É preciso compreender, contudo, que a verdadeira cidadania não consiste simplesmente em "ajudar o outro", mas, na verdade, "servir ao outro", como bem observa o professor Stephen Kanitz, chamando a nossa atenção para que a chamada responsabilidade social não se torne apenas mais um modismo passageiro, um surto de marketing a mais entre os tantos que surgem no cotidiano das organizações. Uma nova consciência social não pode, por exemplo, fazer nenhuma espécie de concessão à violência e à corrupção, como mostra Eduardo Capobianco, presidente do Conselho Deliberativo da Transparência Brasil, em dois textos escritos para este Práticas de cidadania: o primeiro assinado em parceria com o jornalista Cláudio Weber Abramo; o segundo, com o cientista político Paulo de Mesquita Neto. Ambos apontam para o mesmo ponto: a participação da sociedade organizada é valiosa, mas tem seus limites e, assim, é necessário que os cidadão cobrem do poder público a sua inegociável cota de responsabilidade.
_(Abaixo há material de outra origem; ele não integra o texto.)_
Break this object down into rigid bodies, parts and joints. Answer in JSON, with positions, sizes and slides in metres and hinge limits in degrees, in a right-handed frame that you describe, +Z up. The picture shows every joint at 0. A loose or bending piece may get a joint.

Nesse sentido, após a professora Flávia Piovesan discutir a possibilidade de uma cidadania global, fruto do aprimoramento do sistema internacional dos direitos humanos, o livro traz dois breves textos, assinados pela secretária de Cultura de São Paulo, Cláudia Costin, e pela ministra do Meio-Ambiente, Marina da Silva. Os textos são curtos - por escolha das próprias autoras -, mas contêm reflexões e depoimentos não menos relevantes e significativos, que revelam o compromisso de duas figuras públicas que, apesar de atuarem em posições político-partidárias não necessariamente convergentes e em áreas aparentemente distintas, dão seu testemunho a respeito do mesmo e necessário engajamento em prol de práticas verdadeiramente cidadãs.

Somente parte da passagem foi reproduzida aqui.